Dittrich Furs offers this modern dyed fur vest —available as a custom-made, tailored, special order for the 2014-15 season.

Young designers are discovering fur again. Clothing design schools across the country are adding fur classes to their programs, in part because of Keith Kaplan, executive director of the Fur Information Council of America (FICA). He is an unstoppable juggernaut on a mission to elevate fur’s stature again. The manufacture of fur garments is also one of the last bastions of craftsmanship. The very nature of the unique cut-and-stitch method forms the fabric of fur as an endlessly shapeable medium with infinite textures, lengths, colors, and methods of manipulation.

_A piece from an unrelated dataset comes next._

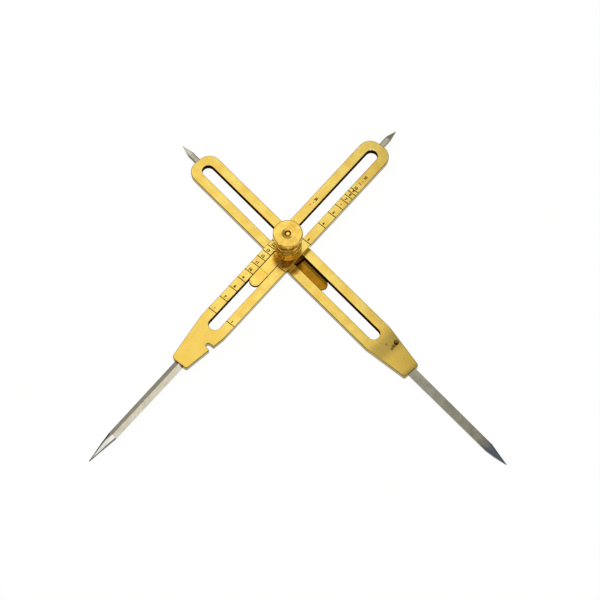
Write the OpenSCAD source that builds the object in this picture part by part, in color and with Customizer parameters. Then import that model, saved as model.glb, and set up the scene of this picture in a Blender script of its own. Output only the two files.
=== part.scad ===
// Proportional divider: two slotted brass legs, crossed and clamped on a pair of sliding blocks.
// Frame: pivot axis on +Z through the origin, underside of the pivot screw's head on Z = 0,
// long points towards -Y. Each leg is drawn along +X from its short tip (x = 0) to its long tip,
// with its inner face on z = 0, and is then turned about the pivot.

/* [Legs] */
// Length of a leg from tip to tip
leg_len = 230; // [200:1:260]
// Width of a leg
leg_w = 16.3; // [13:0.1:20]
// Thickness of a leg
leg_t = 3.2; // [2.8:0.1:5]
// Distance from the short tip to the rounded end of the brass
head_start = 11.3; // [9:0.1:13]
// Corner radius of the rounded end
head_r = 6.4; // [4:0.1:6.5]
// Length of the brass leg from its rounded end to its narrow end
brass_len = 153.2; // [150:0.1:158]
// Width of the narrow end
nose_w = 9.3; // [8:0.1:11]
// Corner radius of the narrow end
nose_r = 1.2; // [0.5:0.1:2]
// How much sooner the front leg's taper starts on the side of the circles
circles_taper_lead = 2.4; // [0:0.1:4]
// Corner radius of the front leg's narrow end on the side of the circles
circles_corner_r = 2.4; // [0.5:0.1:3]
// Angle between the two legs at their long points
open_angle = 82.3; // [60:0.1:110]

/* [Slots] */
// Width of the slot in each leg
slot_w = 6.1; // [5.5:0.1:7.5]
// Brass left between the rounded end and the slot
slot_margin = 4.7; // [4:0.1:6]
// Length of the tapered end, from the slot's end to the narrow end
nose_len = 23.6; // [21:0.1:26]

/* [Setting] */
// Distance from the front leg's short tip to the pivot
front_setting = 83.2; // [60:0.1:100]
// Distance from the back leg's short tip to the pivot
back_setting = 76.5; // [60:0.1:100]

/* [Scales] */
// Distance from the pivot to the index line on the front slide
index_offset = 18; // [14:0.1:20]
// Last division of the scale of lines
line_divisions = 10; // [5:1:12]
// First division of the scale of circles
circle_first = 6; // [6:1:8]
// Last division of the scale of circles
circle_last = 20; // [12:1:20]
// Width of an engraved line
mark_w = 0.4; // [0.2:0.05:0.5]
// Depth of an engraved line
mark_depth = 0.15; // [0.1:0.05:0.3]

/* [Steel points] */
// Width of a long point where it leaves the brass
long_point_w = 4.9; // [4:0.1:6]
// Width of a long point where its grinding starts
long_point_end_w = 4.5; // [3.8:0.1:5]
// Height of a long point's ridge over its flat side
long_point_h = 2.2; // [1.8:0.1:2.2]
// Height of a long point's straight edges
long_point_edge = 0.8; // [0.5:0.1:1.2]
// Length of the ground end of the front leg's long point
front_grind_len = 17; // [10:0.5:22]
// Length of the ground end of the back leg's long point
back_grind_len = 12; // [10:0.5:22]
// Width of a short point
short_point_w = 3.1; // [2.6:0.1:4]
// Thickness of a short point
short_point_h = 1.8; // [1.6:0.1:2.2]
// Width of the slope along a short point's four edges
short_point_bevel = 0.6; // [0.2:0.1:0.7]
// Length of the ground end of a short point
short_grind_len = 6; // [4:0.5:8]
// Width of the blunt end left on every tip
tip_w = 0.3; // [0.2:0.05:0.5]
// Thickness of the blunt end left on every tip
tip_h = 0.3; // [0.2:0.05:0.5]
// Distance from a leg's inner face to the flat side of its points
point_inset = 0.6; // [0.5:0.05:0.6]
// Length of the tang inside a leg, long points
long_tang_len = 16; // [12:0.5:20]
// Width of the tang, long points
long_tang_w = 3.6; // [3:0.1:4]
// Thickness of every tang
tang_h = 1.6; // [1.2:0.1:1.8]
// Length of the tang inside a leg, short points
short_tang_len = 3.6; // [3:0.1:3.8]
// Width of the tang, short points
short_tang_w = 2.6; // [2:0.1:2.6]
// Diameter of the pins that hold the tangs
pin_d = 1.6; // [1:0.1:1.6]
// Distance between the two pins of a long tang
pin_pitch = 8; // [6:0.5:9]
// Clearance round a tang and a pin
tang_fit = 0.03; // [0.02:0.01:0.05]

/* [Stud and notch] */
// Distance from the narrow end of the brass to the stud and the notch
stud_margin = 16; // [13:0.1:17]
// Distance from the leg's middle to the stud
stud_y = 4.9; // [4.5:0.1:5.2]
// Diameter of the stud
stud_d = 2; // [1.5:0.1:2.2]
// Height of the stud over the back leg
stud_rise = 1.3; // [1:0.1:3]
// Clearance of the notch round the stud
notch_fit = 0.2; // [0.05:0.01:0.3]
// How much wider the notch's mouth is, towards the narrow end
notch_flare = 0.7; // [0:0.1:1.5]

/* [Slides] */
// Length of a slide from the pivot towards the long point
slide_nose = 27.4; // [24:0.1:29]
// Length of the slide's thick part from the pivot towards the long point
slide_boss = 8.8; // [7:0.1:12]
// Thickness of a slide's long thin part
slide_plate_t = 1.2; // [0.8:0.1:2]
// Length of a slide from the pivot towards the short point
slide_tail = 4.4; // [4:0.1:6]
// Gap between a slide and its slot, each side
slide_fit = 0.1; // [0.03:0.01:0.15]
// Gap between flat faces that move on each other
face_gap = 0.1; // [0.05:0.01:0.15]

/* [Clamp] */
// Diameter of the pivot screw's head
screw_head_d = 13; // [11:0.1:15]
// Thickness of the pivot screw's head
screw_head_t = 1.6; // [1.2:0.1:2.5]
// Width across the pivot screw's square neck
neck_w = 4; // [3.8:0.1:4.2]
// Diameter of the pivot screw's stem
stem_d = 3.2; // [3:0.1:3.8]
// Gap round the stem in the slide, the washer and the knob
stem_fit = 0.05; // [0.03:0.01:0.1]
// Depth of the stem's end below the knob's top
stem_drop = 0.3; // [0.2:0.1:1.5]
// Width of the slope round the stem's end
stem_bevel = 0.8; // [0.3:0.1:1.2]
// Diameter of the clamp washer
washer_d = 13.8; // [12:0.1:15]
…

“Repurposing of vintage is huge,” says Kaplan. “Young designers feel good because it fits in with the green vision. There’s been a complete shift from 10-15 years ago. The innovations and technology — super-sheering, tiling with organza to make it really light, tip-dyeing fur — make it easier to drape and offer more creative flexibility than any other textile.  … Designers just love to play with it. More than 75 percent of designers who showed in Milan, Paris, London, and New York had fur in their collections.”

And the International Fur Federation recently held its 11th annual competition, Remix, whereby 500 new and emerging clothing designers from 22 countries proved their design mettle. It’s all about fur — reimaging, manipulating. And in a no-holds-barred finale called “Pimp My Coat,” they presented edgy fur looks.

Locally the Ceresnie brothers are excited to be training their new hire, a clothing design student moving here from Chicago to inject a young spirit into the Birmingham workroom and showroom. And the next generation, 32-year-old Brian Shapiro, will be taking over when Glenn and Mike retire.

At Dittrich Furs, Shawn and Jason Dittrich are the fifth generation to carry on the family name.

“It’s nice to have the family continuing,” says their father, Hal Dittrich, “because they’re coming up with new ideas.”